Binghamton fires coach at strange time

On its face, there is little mystery to Binghamton's firing of coach Mark Macon, which the school announced Monday afternoon via Twitter. The Bearcats went 2-29 in 2012. When you go 2-29 in a season -- when you flirt with a winless season and you're a charter regular in the Bottom 10 -- it isn't all that difficult to figure out why you might be fired. Your basketball team was bad. The school wants it to be better. End of story.

Still, Macon's situation at Binghamton was not a typical one, and the timing of this decision certainly follows suit. Why fire a coach now, weeks after the height of the coaching carousel, when candidates are sparse in the first place? What happened between the end of the Bearcats' season and Monday afternoon?

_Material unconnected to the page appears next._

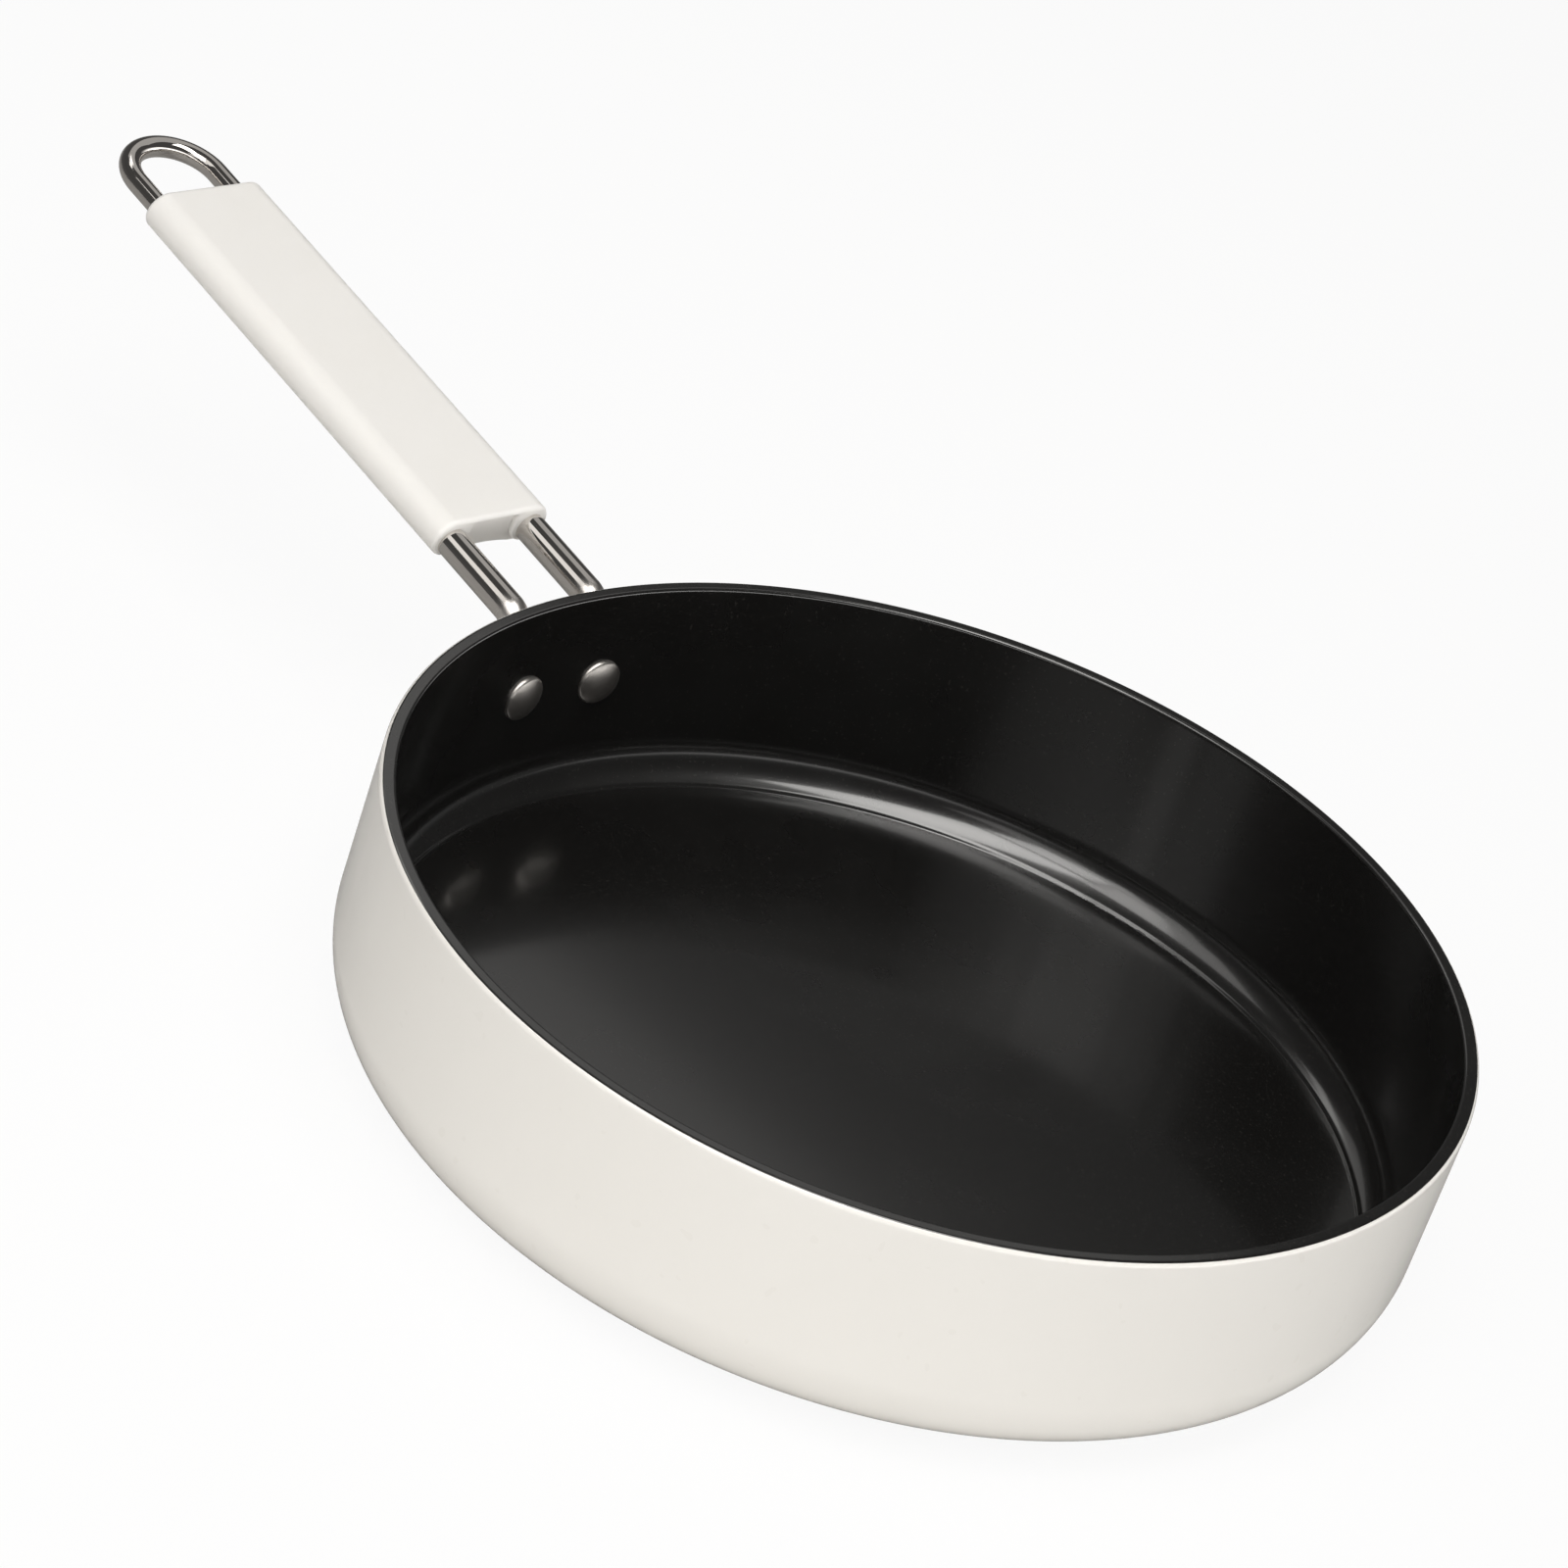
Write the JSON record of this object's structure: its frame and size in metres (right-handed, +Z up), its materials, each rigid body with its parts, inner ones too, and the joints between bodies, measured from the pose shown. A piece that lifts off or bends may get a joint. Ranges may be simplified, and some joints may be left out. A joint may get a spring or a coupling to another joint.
{
  "type": "omelette pan",
  "caption": "Straight-sided round frying pan, white enamel outside and black non-stick inside, with a twin-leg steel handle, moulded grip and wire hanging loop.",
  "frame": {"origin": "centre of the flat turned base, where it rests on the hob", "axes": "+Z up out of the pan; +X from the pan's axis along the handle; +Y to the left of a cook who looks from the pan towards the grip"},
  "size_m": [0.4802, 0.282, 0.0888],
  "materials": {
    "cast_aluminium": "turned on the base, cast elsewhere",
    "white_enamel": "glossy enamel",
    "black_nonstick": "glossy non-stick coating",
    "polished_steel": "mirror polished",
    "satin_steel": "satin",
    "white_plastic": "matt moulded"
  },
  "bodies": {
    "root": {"pan_body": "cast_aluminium", "enamel_coat": "white_enamel", "nonstick_lining": "black_nonstick", "leg_left": "polished_steel", "leg_right": "polished_steel", "rivets": "satin_steel", "grip": "white_plastic", "hanging_loop": "polished_steel", "retaining_pins": "satin_steel"}
  },
  "joints": []
}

Why delay the decision?

Macon doesn't know the answer to that question. It will be up to athletic director Patrick Elliott to provide the answers in the coming days as he begins a search for the coach that can lift Binghamton out of its post-scandal doldrums and begin a new, less depressing era at the school.

Because Macon's job was never an easy one. Binghamton fell into shambles after Kevin Broadus was fired amid an academic and drug-related scandal and the resulting score of departures and sanctions by both the school and the NCAA. Macon's job was less about winning -- though apparently that could have helped -- than restoring the priorities of a proud academic institution and reducing the lingering embarrassment from the Broadus fiasco.

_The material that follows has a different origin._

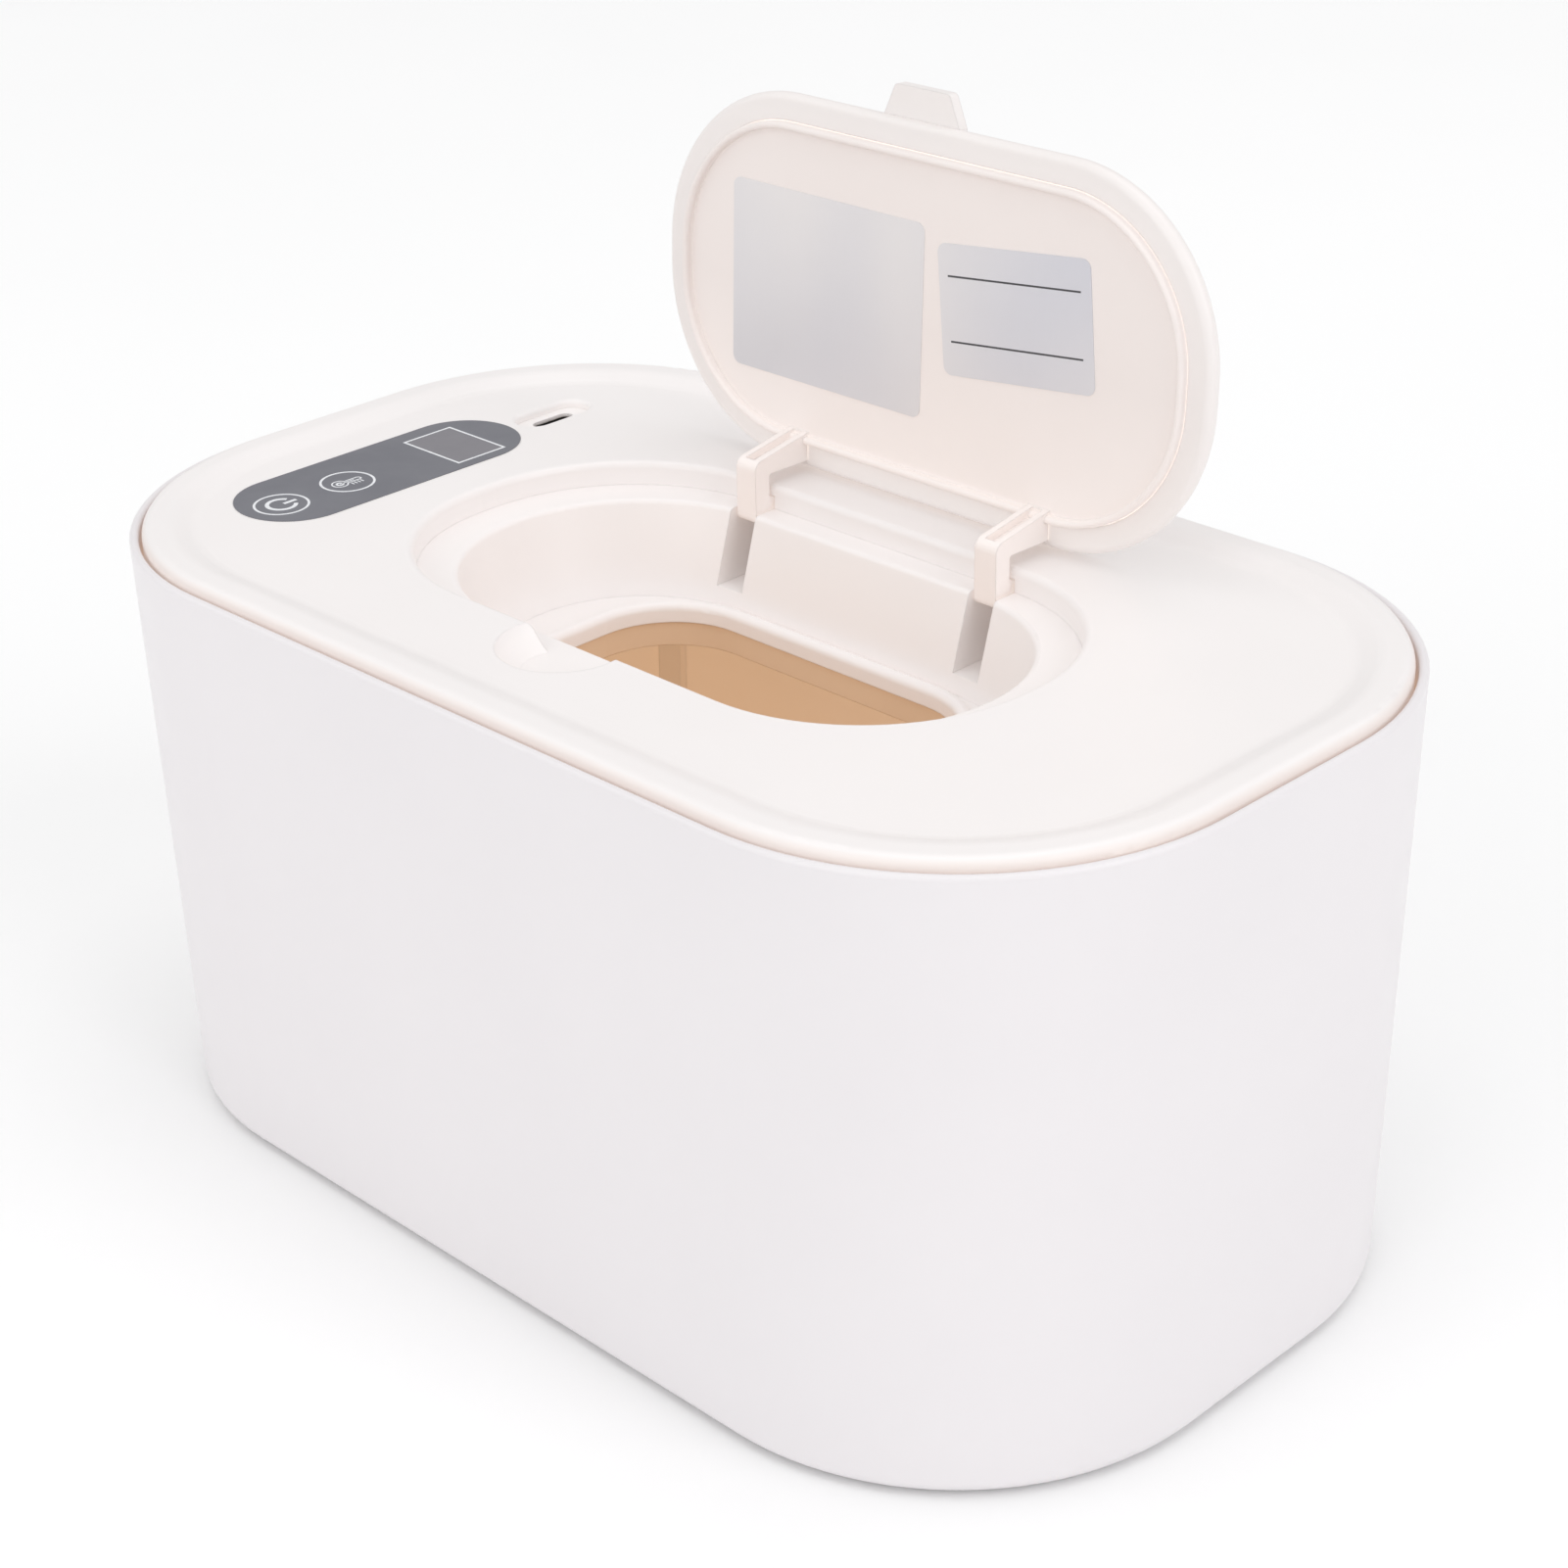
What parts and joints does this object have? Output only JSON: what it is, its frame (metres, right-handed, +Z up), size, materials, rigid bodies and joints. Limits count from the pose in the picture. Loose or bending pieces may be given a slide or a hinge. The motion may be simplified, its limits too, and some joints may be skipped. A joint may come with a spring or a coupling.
{
  "type": "baby wipe warmer",
  "caption": "Free-standing wipe warmer: tapered rounded-rectangle tub, inset cover with heated dispensing well, dark touch panel and inlet, and an oval flip lid standing open.",
  "frame": {"origin": "centre of the footprint, on the surface the feet stand on", "axes": "+X along the length, away from the control panel; +Y towards the lid's hinge; +Z up"},
  "size_m": [0.21, 0.1264, 0.1672],
  "materials": {
    "tub_white": "satin moulded ABS",
    "foot_grey": "matte",
    "cover_cream": "satin moulded ABS",
    "panel_grey": "matte overlay film",
    "display_black": "matte",
    "touch_foam": "conductive foam",
    "board_green": "solder mask",
    "screw_steel": "zinc plated",
    "socket_steel": "nickel plated",
    "socket_black": "matte",
    "housing_white": "matte moulded",
    "plate_aluminium": "rolled sheet",
    "film_amber": "polyimide film",
    "pad_foam": "closed-cell foam",
    "sensor_black": "epoxy bead",
    "fuse_white": "ceramic body",
    "lead_red": "silicone insulation",
    "pin_steel": "ground",
    "liner_cream": "satin moulded ABS",
    "label_silver": "silver film"
  },
  "bodies": {
    "body": {"body_shell": "tub_white", "foot_front_left": "foot_grey", "foot_front_right": "foot_grey", "foot_rear_left": "foot_grey", "foot_rear_right": "foot_grey"},
    "cover": {"top_cover": "cover_cream", "control_panel": "panel_grey", "display_module": "display_black", "touch_pad_power": "touch_foam", "touch_pad_temperature": "touch_foam", "control_board": "board_green", "board_screws": "screw_steel", "usb_socket_shell": "socket_steel", "usb_socket_tongue": "socket_black", "electronics_housing": "housing_white", "housing_screws": "screw_steel", "heater_frame": "housing_white", "frame_screws": "screw_steel", "heater_plate": "plate_aluminium", "heater_film": "film_amber", "insulation_pad": "pad_foam", "thermistor": "sensor_black", "thermal_fuse": "fuse_white", "heater_leads": "lead_red", "hinge_pin_left": "pin_steel", "hinge_pin_right": "pin_steel"},
    "flip_lid": {"lid_shell": "cover_cream", "lid_liner": "liner_cream", "label_large": "label_silver", "label_small": "label_silver"}
  },
  "joints": [
    {"name": "cover_lift", "type": "slide", "parent": "body", "child": "cover", "axis": [0, 0, 1], "range_m": [0, 0.06]},
    {"name": "lid_hinge", "type": "hinge", "parent": "cover", "child": "flip_lid", "pos_m": [0.001, 0.0345, 0.0951], "axis": [1, 0, 0], "range_deg": [0, 92.5]}
  ]
}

Clearly, Elliott will be looking for a coach with those priorities in mind. The last thing Binghamton needs is even a whiff of another scandal, or academic impropriety. But it's just as clear that the Bearcats AD isn't content with the trajectory of the program on the court. Three years ago, Binghamton men's basketball would have been happy merely to exist. Now, that very low bar isn't high enough.

As he searches for that coach, Elliott will have to explain why Macon wasn't the man for that job -- and why Binghamton didn't realize as much until April 30.